- Born: New York City, United States
- Occupation: Owner of Loot

= Joseph Einhorn =

American entrepreneur and businessman

Joseph Einhorn is an American entrepreneur and businessperson who is best known as the founder and CEO of the company Fancy, a social e-commerce platform. Fancy describes itself as "part store, blog, magazine and wish list," and Einhorn has said that it seeks to redefine the shopping experience. Fancy was valued at $600 million by American Express, Billionaire Len Blavatnik, Actor Will Smith and other investors on July 3, 2013. In February 2015, Einhorn's company Fancy raised a $20 million Series D strategic funding round which was led by Mexico's Carlos Slim Domit and the CCC holding company.

In July 2019, Einhorn opened a comic book store called Loot.

== Biography ==

Einhorn was born in New York City, NY, and turned 30 years old in 2012. He is married with two sons and two Chihuahuas.
Einhorn became involved in the startup world at age 16, when he became the first employee of Capital IQ, a corporate information service. In 2004, he co-founded and served as CTO of Inform Technologies, LLC, which connected related content across online media and information companies. In 2009, Einhorn founded the social e-commerce platform Fancy.

Einhorn is a fan of rap music – especially by the artist Drake – and has said that Kanye West's blog influenced Fancy's website. Einhorn has also been a personal user and supporter of Google Glass, leading to his company's Google Glass app that suggests items based on colors the user is looking at.

==Loot==

Einhorn is the owner of the comic book store Loot in Brooklyn, which opened in July 2019. He plans to host workshops on teaching kids how to write and draw their own comics in order to promote creativity and alternatives to video games at Loot. Einhorn credits his motivation to promote creativity in kids to a high school science fair, during which he won a chance to make a hologram that he has kept to this day. Loot was featured on the Today Show in January 2020.

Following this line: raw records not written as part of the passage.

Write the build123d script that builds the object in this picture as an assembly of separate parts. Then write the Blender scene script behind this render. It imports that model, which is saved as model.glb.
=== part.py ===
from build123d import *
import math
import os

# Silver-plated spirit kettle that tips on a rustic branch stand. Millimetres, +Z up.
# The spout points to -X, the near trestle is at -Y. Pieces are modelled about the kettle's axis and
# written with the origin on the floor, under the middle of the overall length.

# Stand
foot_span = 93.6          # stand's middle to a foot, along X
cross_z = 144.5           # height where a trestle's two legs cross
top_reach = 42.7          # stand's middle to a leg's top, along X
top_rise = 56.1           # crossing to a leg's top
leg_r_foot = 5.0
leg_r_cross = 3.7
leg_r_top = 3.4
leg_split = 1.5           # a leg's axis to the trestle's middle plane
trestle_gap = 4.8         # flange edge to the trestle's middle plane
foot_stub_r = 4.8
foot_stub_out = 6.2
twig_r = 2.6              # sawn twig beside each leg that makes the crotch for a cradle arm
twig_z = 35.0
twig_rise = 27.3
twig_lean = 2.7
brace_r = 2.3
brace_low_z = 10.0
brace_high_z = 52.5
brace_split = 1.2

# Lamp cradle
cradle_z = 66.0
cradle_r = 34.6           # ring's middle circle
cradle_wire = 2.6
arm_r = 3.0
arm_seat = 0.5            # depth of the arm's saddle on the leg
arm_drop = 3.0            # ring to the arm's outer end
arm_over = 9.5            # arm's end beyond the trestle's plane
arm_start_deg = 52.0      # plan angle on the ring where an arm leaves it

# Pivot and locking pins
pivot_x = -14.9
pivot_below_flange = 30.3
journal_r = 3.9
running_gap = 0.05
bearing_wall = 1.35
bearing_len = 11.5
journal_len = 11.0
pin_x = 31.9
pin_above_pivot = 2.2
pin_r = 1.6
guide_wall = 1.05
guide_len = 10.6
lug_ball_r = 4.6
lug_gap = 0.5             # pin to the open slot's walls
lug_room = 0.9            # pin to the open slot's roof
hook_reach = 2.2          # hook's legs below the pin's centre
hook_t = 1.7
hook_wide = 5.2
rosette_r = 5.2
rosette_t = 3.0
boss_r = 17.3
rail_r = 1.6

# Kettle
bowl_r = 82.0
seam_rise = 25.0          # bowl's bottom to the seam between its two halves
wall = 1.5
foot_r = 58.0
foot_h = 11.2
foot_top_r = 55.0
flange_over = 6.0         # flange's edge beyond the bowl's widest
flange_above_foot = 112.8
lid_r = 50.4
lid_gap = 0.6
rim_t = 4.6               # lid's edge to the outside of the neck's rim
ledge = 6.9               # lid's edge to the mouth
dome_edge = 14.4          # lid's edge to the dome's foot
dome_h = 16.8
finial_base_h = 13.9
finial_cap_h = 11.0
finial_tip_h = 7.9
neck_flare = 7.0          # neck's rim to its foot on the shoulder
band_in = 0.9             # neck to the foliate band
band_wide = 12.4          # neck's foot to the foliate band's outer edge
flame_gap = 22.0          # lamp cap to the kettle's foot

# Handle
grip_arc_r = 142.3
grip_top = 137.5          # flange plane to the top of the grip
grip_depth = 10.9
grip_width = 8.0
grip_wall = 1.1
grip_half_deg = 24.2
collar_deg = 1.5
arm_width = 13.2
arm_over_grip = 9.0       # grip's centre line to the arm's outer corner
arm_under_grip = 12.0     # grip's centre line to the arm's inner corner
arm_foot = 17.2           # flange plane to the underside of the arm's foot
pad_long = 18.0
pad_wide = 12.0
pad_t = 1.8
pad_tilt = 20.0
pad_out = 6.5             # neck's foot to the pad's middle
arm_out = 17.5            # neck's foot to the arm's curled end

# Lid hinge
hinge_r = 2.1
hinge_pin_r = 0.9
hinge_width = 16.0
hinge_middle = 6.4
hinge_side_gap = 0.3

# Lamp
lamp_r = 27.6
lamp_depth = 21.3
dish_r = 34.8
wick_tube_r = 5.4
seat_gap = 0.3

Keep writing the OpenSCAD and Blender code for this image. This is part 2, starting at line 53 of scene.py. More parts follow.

The name of the store comes from the idea that kids can earn 'loot' for buying, borrowing, or making and selling their own comics. Einhorn's inspiration for the store comes from his own interest in comics as a kid and loot mechanics in Fortnite.

The store's collection of comics began as Einhorn's personal stash and has grown with donations, with additional sponsorships coming from Warby Parker and Louis Leterrier. Most of the store's collection consists of superhero comics.

== Fancy ==

Einhorn founded Fancy in 2009. He has described his company as a service that "combines the best features of Pinterest with the traditional Amazon experience," creating an image-centric e-commerce platform where users set the trends by posting items they 'fancy.' In a 2012 interview with Hypebeast, Einhorn said that Fancy seeks to become "the new Amazon.com" by creating a social e-commerce platform where users can interact with one another to explore, discover, and purchase items.

Fancy is distinctly different from sites like Pinterest in that it offers merchants the ability to sell items directly to consumers. In order to sell on Fancy, a merchant needs to 'claim' an item that users have already posted. Fancy takes a commission fee from each sale.

Fancy has attracted a number of well-known backers and board members, including American Express, Francois-Henri Pinault, Len Blavatnik, Will Smith, Jack Dorsey of Twitter, and Chris Hughes of Facebook. High-profile users include Mark Zuckerberg and Kanye West, who has been an outspoken supporter of the site.

In September 2013 Einhorn secured an investment round of $7 million for Fancy from, among others, Richard C. Perry, owner of Barneys New York, and his son David Perry. In February 2015, Fancy raised a $20 million Series D strategic funding round which was led by Mexico's Carlos Slim Domit and the CCC holding company. Fancy noted that it would use the funding to "continue to build out its technology platform and execute on new key strategic partnerships”.

==Recognition==
- Crain's New York Business listed Einhorn as one of the 40 most successful entrepreneurs under the age of 40 for 2014.
- Business of Fashion named Einhorn in its list of 500 People Shaping the Global Fashion Industry.
- Business Insider ranked Einhorn at #32 in its Silicon Alley 100 list of the Coolest People in New York Tech.